The Duke of Burgundy is role-playing one kind of film, but it’s something else entirely. That’s the point. It’s mighty convincing as an erotic thriller to start, with the dom-sub relationship between Cynthia (Sidse Babett Knudsen) and Evelyn (Chiara D’Anna) playing out like some gorgeously rendered schoolboy fantasy. But it’s not long before human realities start to show through in the surreal world that writer-director Peter Strickland has built. The film never breaks character formally, as Strickland constructs each frame for maximum sensuality. Yet, beneath all the artifice and absurdity of the matriarchal community Cynthia and Evelyn occupy lie the same relationship woes any average couple will face.

Recalling this year’s similarly beguiling Under the Skin, The Duke of Burgundy is a simple story that’s told as a visual brainteaser.
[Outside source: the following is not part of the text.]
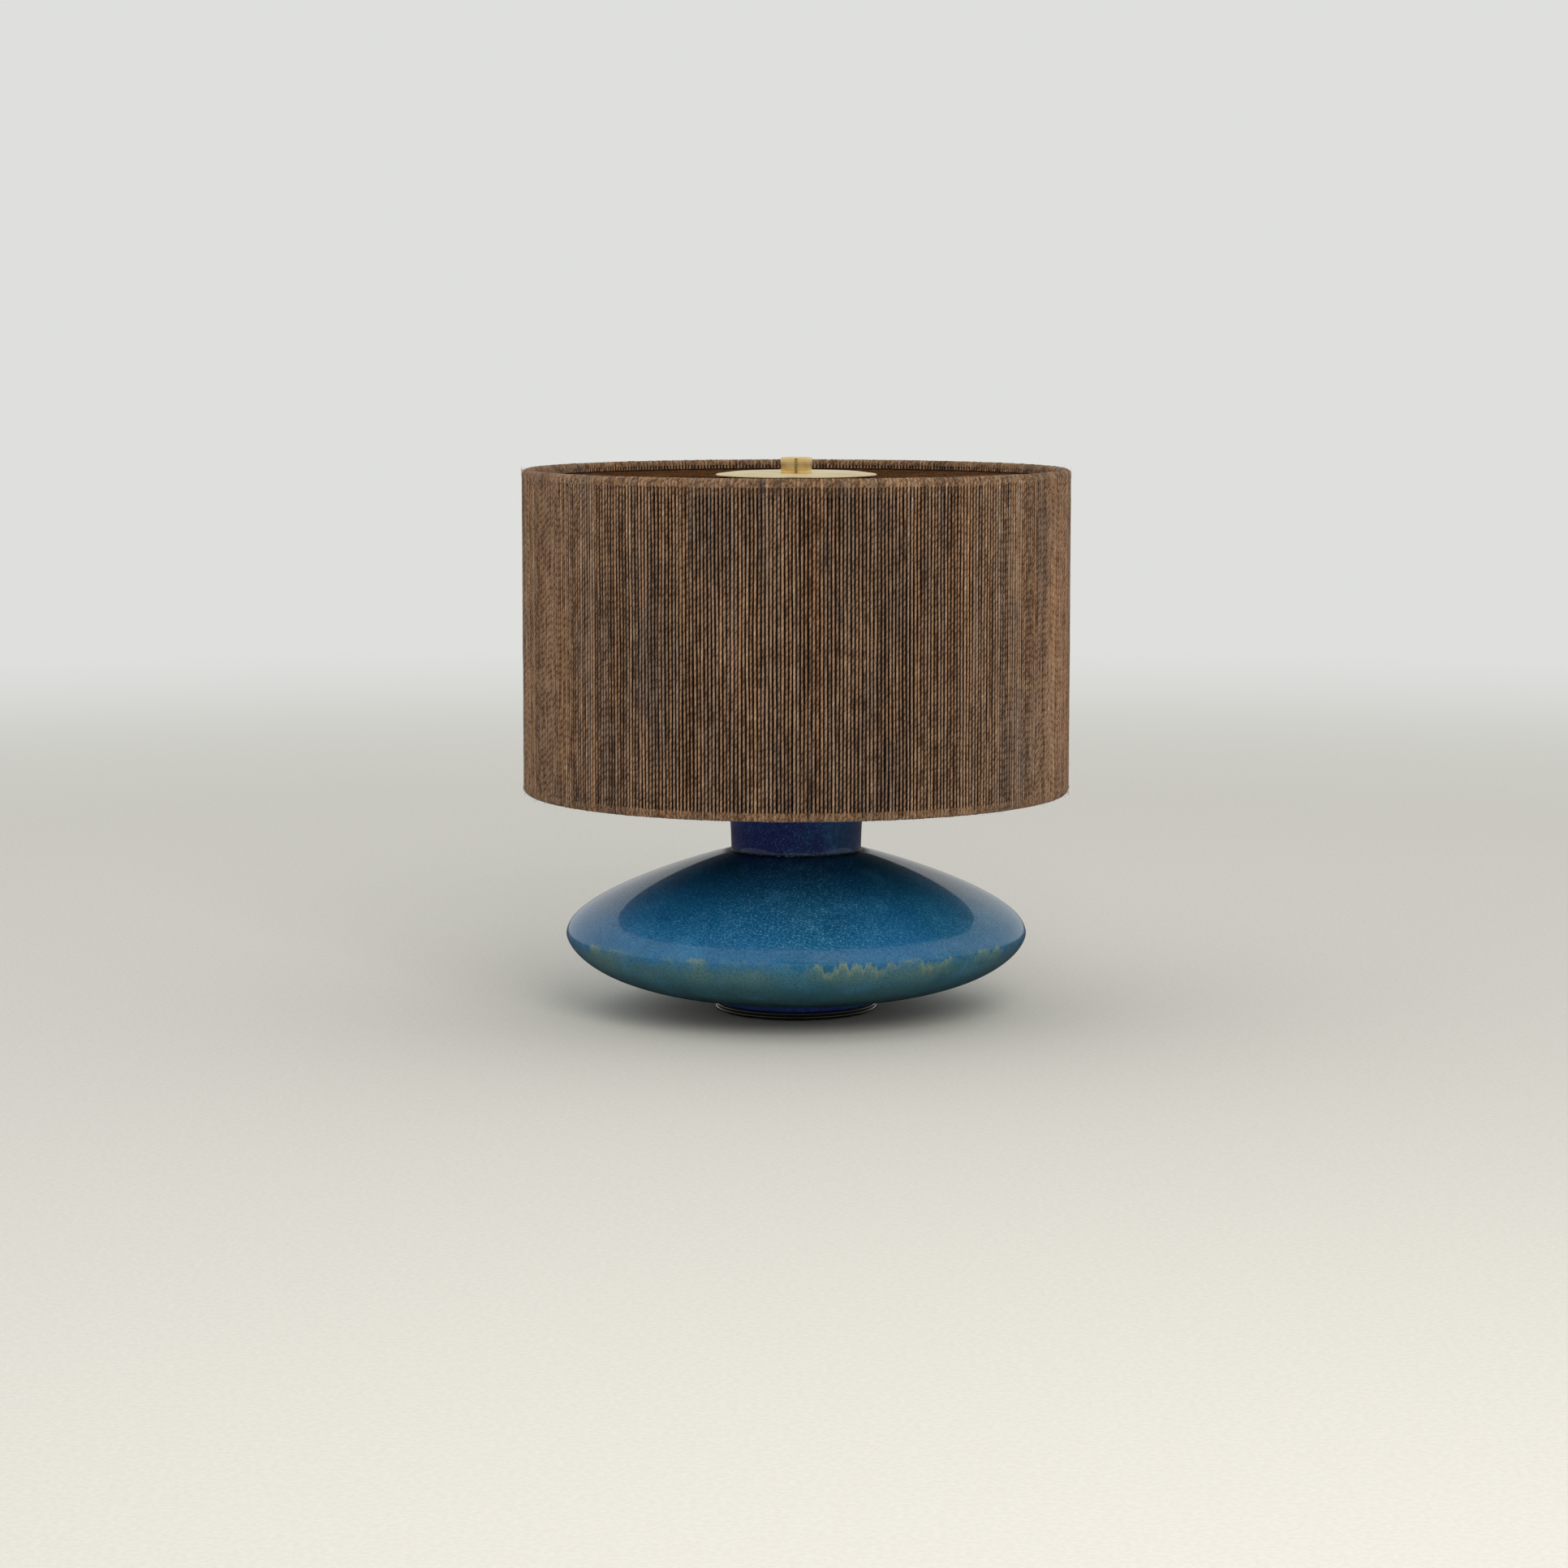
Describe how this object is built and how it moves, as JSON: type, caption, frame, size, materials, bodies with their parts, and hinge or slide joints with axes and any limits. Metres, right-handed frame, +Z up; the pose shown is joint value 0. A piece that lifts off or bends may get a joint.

Strickland is more than willing to deconstruct and satirize the rather specific genre he’s mirroring so well, and as a result, The Duke of Burgundy proves exceptionally funny once the real dynamic of Cynthia and Evelyn’s living arrangement is revealed. But what puts The Duke of Burgundy over the top is how it can have its titillating cake, and eat it too by always relating the sexcapades back to a believable partnership. Cynthia and Evelyn are always performing for each other, not an audience, and it’s what makes The Duke of Burgundy such a uniquely pleasurable blend of risqué drama, vampy comedy, and heartbreaking romance.